Old Navy’s 2011 holiday campaign invited “customers to ‘Come fun, Come all’ and experience the secret source of all Old Navy fun—the place where the brand’s quirkiest ideas are born and tested,” a place Old Navy called “Funnovations, Inc.”

Sounds like a fun campaign, right? The only problem—since at least 2009, Woodplay, the “Original Redwood Playset Company,” has used Funnovations™ as the brand name for its line of accessories for its playset products.

Old Navy’s little mishap got our wheels turning. If a Fortune 500 Company like Gap, Inc. (the parent company of Old Navy) doesn’t know about researching trademark before launching a campaign, perhaps others were not aware either.

One of our service lines at Gavin™ Advertising is trademark, service mark and copyright management. For this blog post, we decided to bring in an expert. Without further ado, we’re happy to turn this blog post over to our first-ever Guest Blogger, Andrew M. Paxton, from CGA Law Firm. Andrew concentrates his practice in business law, real estate and taxation with a particular focus on intellectual property, technology and emerging business matters.

Andrew, take it away…

When you invest so much time, money, and effort into a brand, it can be devastating to find out that, not only has someone else used it first, but you may be pre-empted from using it at all. As demonstrated by the situation in Old Navy’s Funnovations campaign, there is a two-step process to minimize the likelihood of such a pre-emption.

First, it is important to research the brand, slogan or mark as part of the development process. You do not want to get too far down the road and find out that a simple search of the U.S. Trademark Office’s database would have shown three other similar marks. The second step is to take action to protect your new mark. This may be as simple as beginning to use the mark in commerce, or may involve a state or Federal application to register the mark.

A trademark is intended to designate the origin of goods and services to consumers. As such, a mark that causes a ‘likelihood of confusion’ to the consumer may be infringing on a trademark that has been used or registered earlier.

It is important to search and determine if there are any other instances or registrations of a similar mark for a similar product or service. The most basic way of doing this would be to use your favorite web search engine and see if a similar mark is used—or has been used in the past—for similar goods or services.

The U.S. Trademark Office’s website has a searchable database of all Federally Registered Trademarks, which should be reviewed as well. Even if you do not find any registered marks at the Trademark Office, or locate and similar marks in your web search, you are not guaranteed that your mark is clear to use. An additional option may be to pay a third party for a comprehensive search, which will include not only the web, Trademark Office database, but also state databases such as Departments of State, for corporate filings. These paid searches will vary in price, but can be costly. You will want to do a cost benefit analysis, based on your search results and your comfort level of moving forward.

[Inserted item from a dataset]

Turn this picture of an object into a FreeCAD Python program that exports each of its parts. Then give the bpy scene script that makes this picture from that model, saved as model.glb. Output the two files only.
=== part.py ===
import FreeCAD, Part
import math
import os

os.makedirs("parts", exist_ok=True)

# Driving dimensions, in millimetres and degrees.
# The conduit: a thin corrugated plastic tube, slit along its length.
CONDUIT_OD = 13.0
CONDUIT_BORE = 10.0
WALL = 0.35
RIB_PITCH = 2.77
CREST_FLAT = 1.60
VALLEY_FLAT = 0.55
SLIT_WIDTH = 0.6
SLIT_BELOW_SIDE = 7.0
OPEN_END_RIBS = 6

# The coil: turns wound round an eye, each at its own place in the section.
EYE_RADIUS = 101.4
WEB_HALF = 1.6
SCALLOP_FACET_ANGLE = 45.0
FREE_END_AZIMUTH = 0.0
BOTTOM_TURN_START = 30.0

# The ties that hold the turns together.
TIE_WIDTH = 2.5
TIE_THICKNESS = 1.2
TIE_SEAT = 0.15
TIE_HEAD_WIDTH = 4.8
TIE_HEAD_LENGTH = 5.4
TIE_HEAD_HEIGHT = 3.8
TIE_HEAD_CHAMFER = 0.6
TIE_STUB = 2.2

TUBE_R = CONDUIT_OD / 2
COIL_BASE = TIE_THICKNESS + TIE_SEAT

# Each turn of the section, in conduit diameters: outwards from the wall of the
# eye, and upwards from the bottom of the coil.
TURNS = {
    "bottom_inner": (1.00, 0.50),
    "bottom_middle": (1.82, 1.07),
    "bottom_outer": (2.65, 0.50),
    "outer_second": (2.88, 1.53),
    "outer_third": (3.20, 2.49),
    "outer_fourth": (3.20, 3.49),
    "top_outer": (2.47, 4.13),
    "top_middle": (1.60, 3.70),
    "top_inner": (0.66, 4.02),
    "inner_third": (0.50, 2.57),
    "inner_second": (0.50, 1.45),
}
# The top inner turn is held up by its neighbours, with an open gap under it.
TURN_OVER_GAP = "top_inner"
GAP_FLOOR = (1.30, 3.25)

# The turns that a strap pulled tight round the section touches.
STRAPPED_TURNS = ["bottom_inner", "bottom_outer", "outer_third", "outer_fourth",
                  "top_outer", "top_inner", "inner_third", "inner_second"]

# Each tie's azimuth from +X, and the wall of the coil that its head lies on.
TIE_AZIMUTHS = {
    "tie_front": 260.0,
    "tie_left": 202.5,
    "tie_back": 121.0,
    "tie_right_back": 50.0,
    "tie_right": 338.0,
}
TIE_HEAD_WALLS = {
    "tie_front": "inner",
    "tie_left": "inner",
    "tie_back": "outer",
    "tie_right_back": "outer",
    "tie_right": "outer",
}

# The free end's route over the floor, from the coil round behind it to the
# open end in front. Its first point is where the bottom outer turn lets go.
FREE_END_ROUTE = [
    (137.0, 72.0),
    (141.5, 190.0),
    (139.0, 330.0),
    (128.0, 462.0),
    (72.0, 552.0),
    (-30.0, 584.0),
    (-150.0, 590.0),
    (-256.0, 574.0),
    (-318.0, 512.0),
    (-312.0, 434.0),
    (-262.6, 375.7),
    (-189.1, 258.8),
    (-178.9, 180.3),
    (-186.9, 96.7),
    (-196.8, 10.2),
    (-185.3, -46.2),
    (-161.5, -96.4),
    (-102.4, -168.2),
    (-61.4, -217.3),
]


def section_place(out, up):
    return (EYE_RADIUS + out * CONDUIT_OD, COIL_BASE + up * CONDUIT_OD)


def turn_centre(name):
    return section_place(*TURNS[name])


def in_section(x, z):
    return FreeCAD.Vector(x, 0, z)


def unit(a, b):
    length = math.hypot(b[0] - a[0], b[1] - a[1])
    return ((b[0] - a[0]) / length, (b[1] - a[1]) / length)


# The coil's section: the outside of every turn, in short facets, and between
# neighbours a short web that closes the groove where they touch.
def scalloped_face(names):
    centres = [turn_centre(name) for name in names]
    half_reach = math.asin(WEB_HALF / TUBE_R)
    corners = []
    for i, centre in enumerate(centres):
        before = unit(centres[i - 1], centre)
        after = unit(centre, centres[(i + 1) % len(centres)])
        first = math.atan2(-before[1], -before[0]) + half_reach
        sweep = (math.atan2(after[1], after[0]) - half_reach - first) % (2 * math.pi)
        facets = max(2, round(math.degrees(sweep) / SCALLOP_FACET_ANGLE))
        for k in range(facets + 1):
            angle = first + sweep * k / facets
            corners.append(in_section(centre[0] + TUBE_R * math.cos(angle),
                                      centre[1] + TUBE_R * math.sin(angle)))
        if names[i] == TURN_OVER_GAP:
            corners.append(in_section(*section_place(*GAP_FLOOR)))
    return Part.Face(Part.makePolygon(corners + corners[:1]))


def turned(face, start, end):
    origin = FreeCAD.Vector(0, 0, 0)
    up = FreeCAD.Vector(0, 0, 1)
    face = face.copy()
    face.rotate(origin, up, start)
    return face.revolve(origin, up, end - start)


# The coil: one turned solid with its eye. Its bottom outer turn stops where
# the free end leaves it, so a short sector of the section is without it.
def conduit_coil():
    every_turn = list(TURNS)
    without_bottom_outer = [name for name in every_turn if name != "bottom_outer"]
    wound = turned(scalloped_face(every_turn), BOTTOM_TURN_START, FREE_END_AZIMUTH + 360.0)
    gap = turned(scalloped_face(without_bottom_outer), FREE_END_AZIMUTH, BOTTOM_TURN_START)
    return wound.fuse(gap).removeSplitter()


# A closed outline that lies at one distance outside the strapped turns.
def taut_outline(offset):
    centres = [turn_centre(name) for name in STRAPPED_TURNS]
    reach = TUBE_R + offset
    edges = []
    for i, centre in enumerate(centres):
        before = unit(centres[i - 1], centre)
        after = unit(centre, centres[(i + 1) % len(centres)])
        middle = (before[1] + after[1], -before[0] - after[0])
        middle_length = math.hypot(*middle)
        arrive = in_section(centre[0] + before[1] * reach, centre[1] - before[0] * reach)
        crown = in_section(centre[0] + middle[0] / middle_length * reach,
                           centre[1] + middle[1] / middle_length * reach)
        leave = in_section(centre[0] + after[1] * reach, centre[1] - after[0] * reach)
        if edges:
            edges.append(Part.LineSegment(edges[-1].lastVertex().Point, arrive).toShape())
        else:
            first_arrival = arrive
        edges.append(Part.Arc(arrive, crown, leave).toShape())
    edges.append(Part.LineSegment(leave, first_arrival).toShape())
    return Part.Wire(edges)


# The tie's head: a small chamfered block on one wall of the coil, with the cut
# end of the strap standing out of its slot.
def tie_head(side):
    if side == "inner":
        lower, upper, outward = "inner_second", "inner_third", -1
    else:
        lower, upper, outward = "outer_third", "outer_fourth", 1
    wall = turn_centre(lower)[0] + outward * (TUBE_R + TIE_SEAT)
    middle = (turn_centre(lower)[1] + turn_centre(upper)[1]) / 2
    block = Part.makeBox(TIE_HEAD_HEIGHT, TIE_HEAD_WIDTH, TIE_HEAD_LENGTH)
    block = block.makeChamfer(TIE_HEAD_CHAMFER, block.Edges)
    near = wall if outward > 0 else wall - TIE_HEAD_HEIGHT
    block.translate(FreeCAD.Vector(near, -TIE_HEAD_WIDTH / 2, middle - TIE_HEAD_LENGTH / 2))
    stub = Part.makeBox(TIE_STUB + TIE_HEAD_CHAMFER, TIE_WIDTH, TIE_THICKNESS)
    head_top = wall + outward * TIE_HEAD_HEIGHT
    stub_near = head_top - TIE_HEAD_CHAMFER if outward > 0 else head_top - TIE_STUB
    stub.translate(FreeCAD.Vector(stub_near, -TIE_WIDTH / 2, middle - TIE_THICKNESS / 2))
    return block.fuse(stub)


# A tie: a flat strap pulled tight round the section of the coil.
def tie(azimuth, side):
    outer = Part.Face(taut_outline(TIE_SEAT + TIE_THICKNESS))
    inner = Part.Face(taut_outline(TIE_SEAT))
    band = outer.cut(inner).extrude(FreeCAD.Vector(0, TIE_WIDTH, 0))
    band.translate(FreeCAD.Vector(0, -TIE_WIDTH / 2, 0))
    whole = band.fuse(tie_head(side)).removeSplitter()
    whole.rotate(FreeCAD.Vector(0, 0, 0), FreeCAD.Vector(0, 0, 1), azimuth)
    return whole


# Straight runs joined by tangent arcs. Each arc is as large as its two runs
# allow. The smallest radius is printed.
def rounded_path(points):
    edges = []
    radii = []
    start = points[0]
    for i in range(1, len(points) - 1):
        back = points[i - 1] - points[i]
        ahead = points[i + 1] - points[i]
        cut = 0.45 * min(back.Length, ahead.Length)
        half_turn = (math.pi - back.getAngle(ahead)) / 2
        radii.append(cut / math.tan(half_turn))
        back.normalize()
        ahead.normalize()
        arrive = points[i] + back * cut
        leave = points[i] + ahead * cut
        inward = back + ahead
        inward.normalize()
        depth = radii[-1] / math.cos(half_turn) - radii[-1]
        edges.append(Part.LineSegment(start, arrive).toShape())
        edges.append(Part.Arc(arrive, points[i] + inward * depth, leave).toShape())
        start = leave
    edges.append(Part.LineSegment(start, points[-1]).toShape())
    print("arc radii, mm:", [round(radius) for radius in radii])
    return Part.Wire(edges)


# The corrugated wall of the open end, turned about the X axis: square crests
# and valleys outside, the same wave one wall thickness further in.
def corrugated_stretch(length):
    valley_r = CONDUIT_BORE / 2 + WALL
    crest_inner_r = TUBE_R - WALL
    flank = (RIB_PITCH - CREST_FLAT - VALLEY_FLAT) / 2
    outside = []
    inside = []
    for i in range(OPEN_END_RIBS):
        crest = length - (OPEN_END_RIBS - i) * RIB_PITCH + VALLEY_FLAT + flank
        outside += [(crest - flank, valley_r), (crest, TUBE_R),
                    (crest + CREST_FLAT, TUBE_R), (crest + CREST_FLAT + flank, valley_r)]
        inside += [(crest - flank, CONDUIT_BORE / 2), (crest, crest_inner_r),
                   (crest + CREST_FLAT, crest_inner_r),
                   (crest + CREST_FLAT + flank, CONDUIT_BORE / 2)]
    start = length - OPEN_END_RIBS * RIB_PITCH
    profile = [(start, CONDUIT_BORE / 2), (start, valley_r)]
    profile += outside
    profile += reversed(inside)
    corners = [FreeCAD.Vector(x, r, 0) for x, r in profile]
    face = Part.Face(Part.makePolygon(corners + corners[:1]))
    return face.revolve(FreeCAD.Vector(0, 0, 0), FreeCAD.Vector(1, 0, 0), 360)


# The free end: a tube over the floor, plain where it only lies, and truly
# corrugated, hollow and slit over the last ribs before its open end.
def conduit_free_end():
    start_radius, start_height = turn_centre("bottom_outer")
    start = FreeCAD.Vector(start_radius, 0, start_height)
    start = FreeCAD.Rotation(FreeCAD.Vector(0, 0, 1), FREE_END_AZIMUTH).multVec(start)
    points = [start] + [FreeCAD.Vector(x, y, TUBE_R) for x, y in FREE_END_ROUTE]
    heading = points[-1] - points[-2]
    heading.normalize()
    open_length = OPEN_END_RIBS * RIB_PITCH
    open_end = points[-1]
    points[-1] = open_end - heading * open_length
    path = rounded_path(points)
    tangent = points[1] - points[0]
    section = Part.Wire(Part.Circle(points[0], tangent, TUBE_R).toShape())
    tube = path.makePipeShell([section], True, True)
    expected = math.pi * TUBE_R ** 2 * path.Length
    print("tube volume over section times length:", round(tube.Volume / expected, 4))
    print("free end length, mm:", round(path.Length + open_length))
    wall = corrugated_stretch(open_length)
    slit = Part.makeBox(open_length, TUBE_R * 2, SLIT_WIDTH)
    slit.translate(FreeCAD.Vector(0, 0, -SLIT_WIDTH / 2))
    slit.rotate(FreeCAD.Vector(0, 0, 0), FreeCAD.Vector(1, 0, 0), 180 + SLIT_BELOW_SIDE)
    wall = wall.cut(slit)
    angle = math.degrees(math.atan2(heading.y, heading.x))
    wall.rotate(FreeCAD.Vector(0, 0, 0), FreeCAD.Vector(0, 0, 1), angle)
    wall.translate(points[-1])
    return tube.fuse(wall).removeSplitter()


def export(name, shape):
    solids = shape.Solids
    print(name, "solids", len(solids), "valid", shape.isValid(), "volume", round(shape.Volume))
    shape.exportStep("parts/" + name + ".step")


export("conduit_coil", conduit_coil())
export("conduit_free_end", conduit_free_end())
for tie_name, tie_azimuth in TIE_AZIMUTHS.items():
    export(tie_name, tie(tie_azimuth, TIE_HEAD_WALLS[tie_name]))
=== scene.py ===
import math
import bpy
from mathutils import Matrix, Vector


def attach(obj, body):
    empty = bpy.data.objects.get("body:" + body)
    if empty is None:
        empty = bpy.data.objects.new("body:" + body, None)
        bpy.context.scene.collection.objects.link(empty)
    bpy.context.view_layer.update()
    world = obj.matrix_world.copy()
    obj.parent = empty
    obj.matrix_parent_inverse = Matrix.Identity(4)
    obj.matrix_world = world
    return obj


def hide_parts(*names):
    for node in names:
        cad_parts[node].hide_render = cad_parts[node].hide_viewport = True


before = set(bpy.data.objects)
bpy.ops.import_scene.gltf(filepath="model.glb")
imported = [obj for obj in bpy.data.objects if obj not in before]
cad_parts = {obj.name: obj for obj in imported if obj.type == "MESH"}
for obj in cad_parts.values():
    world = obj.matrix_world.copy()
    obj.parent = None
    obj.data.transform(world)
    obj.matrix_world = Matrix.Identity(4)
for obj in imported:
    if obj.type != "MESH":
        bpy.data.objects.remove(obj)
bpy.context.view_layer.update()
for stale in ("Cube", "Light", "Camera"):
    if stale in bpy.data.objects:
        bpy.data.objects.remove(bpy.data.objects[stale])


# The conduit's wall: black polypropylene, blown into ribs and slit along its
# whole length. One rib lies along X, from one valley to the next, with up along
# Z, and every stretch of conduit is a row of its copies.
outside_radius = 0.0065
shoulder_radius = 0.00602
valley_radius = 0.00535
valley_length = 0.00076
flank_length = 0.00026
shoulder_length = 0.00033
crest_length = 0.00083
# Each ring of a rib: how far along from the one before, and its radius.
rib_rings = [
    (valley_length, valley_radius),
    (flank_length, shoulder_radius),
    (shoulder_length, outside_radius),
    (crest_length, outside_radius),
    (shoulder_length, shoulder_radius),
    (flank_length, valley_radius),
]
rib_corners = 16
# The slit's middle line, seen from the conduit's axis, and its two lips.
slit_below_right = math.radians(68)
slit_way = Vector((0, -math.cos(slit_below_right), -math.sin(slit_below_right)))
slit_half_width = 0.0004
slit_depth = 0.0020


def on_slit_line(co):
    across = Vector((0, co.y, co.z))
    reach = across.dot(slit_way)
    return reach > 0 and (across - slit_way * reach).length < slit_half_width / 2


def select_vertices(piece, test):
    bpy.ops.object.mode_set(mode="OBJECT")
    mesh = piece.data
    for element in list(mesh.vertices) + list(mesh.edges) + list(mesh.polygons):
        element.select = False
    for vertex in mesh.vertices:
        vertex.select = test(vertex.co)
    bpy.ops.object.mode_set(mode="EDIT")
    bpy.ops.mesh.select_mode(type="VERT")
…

After you determine that you want to move forward with a mark, there are a number of ways to obtain protection. The simplest way is to begin using the mark with the specific goods and services which it is to be associated. Trademark ownership is generally determined by date of first use. “Use” must be more than planning to launch a campaign, or development of a mark or logo. It must actually be used in connection with the goods and services in order to obtain the date of first use.

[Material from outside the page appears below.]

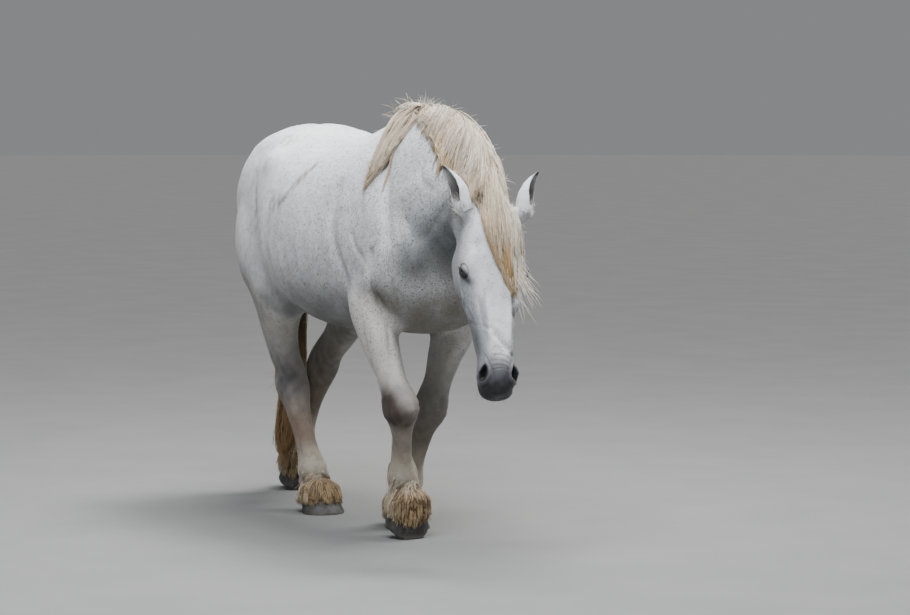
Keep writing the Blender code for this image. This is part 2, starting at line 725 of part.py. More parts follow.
def tongue(name, rows, where, count=14):
    """A lock of hair through places: point, across direction, out direction, half width, half depth."""
    rings = [ring(at, across.normalized(), out.normalized(), half, deep, deep, 2.2, 2.2, count) for at, across, out, half, deep in rows]
    return loft(name, rings, where)


def mane_withers(where):
    """The lock that parts at the withers and falls over the right shoulder."""
    back = Vector((0, 1, 0))
    rows = (
        (Vector((0.010, -0.480, 1.640)), back, Vector((0.6, 0, 1)), 0.070, 0.032),
        (Vector((-0.030, -0.475, 1.655)), back, Vector((-0.4, 0, 1)), 0.105, 0.040),
        (Vector((-0.080, -0.465, 1.610)), back, Vector((-1, 0, 0.75)), 0.110, 0.036),
        (Vector((-0.125, -0.455, 1.540)), back, Vector((-1, 0, 0.55)), 0.095, 0.030),
        (Vector((-0.165, -0.445, 1.465)), back, Vector((-1, 0, 0.5)), 0.066, 0.025),
        (Vector((-0.198, -0.438, 1.400)), back, Vector((-1, 0, 0.45)), 0.036, 0.018),
        (Vector((-0.220, -0.434, 1.360)), back, Vector((-1, 0, 0.4)), 0.012, 0.010),
    )
    return tongue("mane_withers", rows, where)


def forelock(where):
    """From between the ears down over the forehead and the left eye."""
    rows = []
    for across, out, down, half, deep in (
        (0.000, -0.100, -0.065, 0.070, 0.030),
        (0.005, -0.030, 0.000, 0.095, 0.038),
        (0.018, 0.012, 0.080, 0.108, 0.036),
        (0.035, 0.018, 0.180, 0.112, 0.034),
        (0.058, 0.010, 0.280, 0.100, 0.030),
        (0.078, 0.000, 0.370, 0.078, 0.024),
        (0.082, -0.005, 0.440, 0.045, 0.018),
        (0.082, -0.006, 0.480, 0.014, 0.010),
    ):
        turn = across * 5.2
        side = HEAD_LEFT * math.cos(turn) - FACE * math.sin(turn)
        look = FACE * math.cos(turn) + HEAD_LEFT * math.sin(turn)
        rows.append((on_head(across, out, down), side, look, half * HEAD, deep * HEAD))
    return tongue("forelock", rows, where)


# Hair round a pastern: place (fetlock 0, coronet 1, sole 2), front, behind, half width.
FEATHER = (
    (-0.62, 0.034, 0.060, 0.038),
    (-0.30, 0.050, 0.078, 0.056),
    (0.10, 0.062, 0.092, 0.074),
    (0.45, 0.066, 0.094, 0.084),
    (0.85, 0.080, 0.092, 0.092),
    (1.15, 0.084, 0.088, 0.094),
    (1.34, 0.082, 0.080, 0.090),
)


def feather(limb_name, where):
    toe, lift, slope, lean = TOES[limb_name]
    back, up = foot_frame(toe, lift)
    coronet, fetlock = coronet_of(toe, lift), fetlock_of(toe, lift, slope, lean)
    sole = toe + back * 0.098
    kind, side = limb_name.split("_")
    above = (foreleg_joints if kind == "fore" else hindleg_joints)(side)[-3]
    rings = []
    for place, front, behind, half in smooth_rows(FEATHER, 2):
        if place < 0:
            way = (above - fetlock).normalized()
            at = fetlock + way * -place * 0.16
        elif place < 1:
            way = (fetlock - coronet).normalized()
            at = fetlock.lerp(coronet, place)
        else:
            way = up
            at = coronet.lerp(sole, place - 1)
        ahead = (FORWARD - way * FORWARD.dot(way)).normalized()
        side_way = ahead.cross(way).normalized()
        centre = at + ahead * (front - behind) / 2
        rings.append(ring(centre, side_way, ahead, half, (front + behind) / 2, (front + behind) / 2, 2.1, 2.1, 22))
    return loft("feather_" + limb_name, rings, where)


# Down the tail: place, half width, half depth.
TAIL = (
    ((0.000, 0.835, 1.468), 0.040, 0.036),
    ((0.003, 0.905, 1.458), 0.052, 0.042),
    ((0.008, 0.980, 1.392), 0.060, 0.046),
    ((0.020, 1.012, 1.270), 0.066, 0.050),
    ((0.036, 1.015, 1.080), 0.070, 0.052),
    ((0.050, 1.000, 0.860), 0.068, 0.052),
    ((0.050, 0.985, 0.640), 0.062, 0.048),
    ((0.044, 0.972, 0.440), 0.060, 0.044),
    ((0.022, 0.962, 0.290), 0.062, 0.036),
    ((0.008, 0.958, 0.195), 0.045, 0.024),
    ((0.002, 0.956, 0.150), 0.014, 0.010),
)


def tail(where):
    rows = smooth_rows([(*at, half, deep) for at, half, deep in TAIL], 2)
    rings = []
    for i, (x, y, z, half, deep) in enumerate(rows):
        before, after = rows[max(i - 1, 0)], rows[min(i + 1, len(rows) - 1)]
        way = (Vector(after[:3]) - Vector(before[:3])).normalized()
        side = Vector((1, 0, 0))
        rings.append(ring(Vector((x, y, z)), side, side.cross(way).normalized(), half, deep, deep, 2.0, 2.0, 18))
    return loft("tail", rings, where)


# ---------------------------------------------------------------- parting the body


def boolean(obj, tool, operation):
    modify(obj, "BOOLEAN", operation=operation, object=tool, solver="EXACT")
    return bake(obj)


def rounded(obj, voxel, triangles):
    """The same form as one even skin of about so many triangles."""
    modify(obj, "REMESH", mode="VOXEL", voxel_size=voxel, adaptivity=0)
    modify(obj, "SMOOTH", factor=0.5, iterations=4)
    bake(obj)
    now = sum(len(p.vertices) - 2 for p in obj.data.polygons)
    modify(obj, "DECIMATE", ratio=min(1, triangles / now), use_collapse_triangulate=True)
    return bake(obj)


def grown(obj, amount, where):
    made = copy_of(obj, obj.name + "_grown", where)
    modify(made, "DISPLACE", strength=amount, mid_level=0)
    return bake(made)


def slab(name, rows, thickness, where):
    """A thin plate through rows of points."""
    normal = (rows[0][1] - rows[0][0]).cross(rows[1][0] - rows[0][0]).normalized() * (thickness / 2)
    bm = bmesh.new()
    low = [[bm.verts.new(p - normal) for p in row] for row in rows]
    high = [[bm.verts.new(p + normal) for p in row] for row in rows]
    across, along = len(rows[0]), len(rows)
    for sheet in (low, high):
        for j in range(along - 1):
            for i in range(across - 1):
                bm.faces.new((sheet[j][i], sheet[j][i + 1], sheet[j + 1][i + 1], sheet[j + 1][i]))
    edge = [(0, i) for i in range(across)] + [(j, across - 1) for j in range(1, along)]
    edge += [(along - 1, i) for i in range(across - 2, -1, -1)] + [(j, 0) for j in range(along - 2, 0, -1)]
    for (j0, i0), (j1, i1) in zip(edge, edge[1:] + edge[:1]):
        bm.faces.new((low[j0][i0], low[j1][i1], high[j1][i1], high[j0][i0]))
    return new_object(name, bm, where)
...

If your use of the mark will be limited to one or a few states, you may decide to file for a state registration of the mark. This will provide a definitive date of first use, and puts other parties on notice that you are using your mark with the particular goods and services. The protection of a state registration is limited to the state in which the registration is filed. Typically, these applications are not “prosecuted,” meaning that there is no substantive review of the registration, unlike a Federal Registration.

Filing an application with the US Trademark Office is a more complex process, which requires proof of use, or an intent-to-use the mark, as well as a definitive summary of the goods and services which it is to be associated. The Trademark Office will review the application to determine if there are other similar marks registered, if there may be a likelihood of confusion with unregistered marks, or if the mark fails to meet other Federal Trademark requirements. If you are successful in obtaining a Federal Registration for your mark, you will receive protection throughout the United States. In addition to providing notice to all other potentially infringing parties, the Federal Registration enables you to recover statutory damages and attorneys fees in the event of infringement. This is important, as you would not have to prove actual damages based on the infringement, which can be very difficult. Damages, costs and fees may quickly add up for an infringing party, which is why most infringement actions are resolved after the initial cease and desist notice and follow-up correspondence.

In summary, you most definitely want to search to determine if any other party has registered, or is using your mark, prior to investing money, time and effort into development. This is true even if you do not want or need to register the mark.

If Old Navy would have completed a simple search when “Funnovations” was still on the drawing board, they would have saved themselves significant time, costs and embarrassment. Unless you will be using the mark nationally from the start, you may want to consider the costs of the Federal Registration, versus the benefits you will receive. You may always decide to apply for a Federal Registration at a later date, and rely on your original date of first use.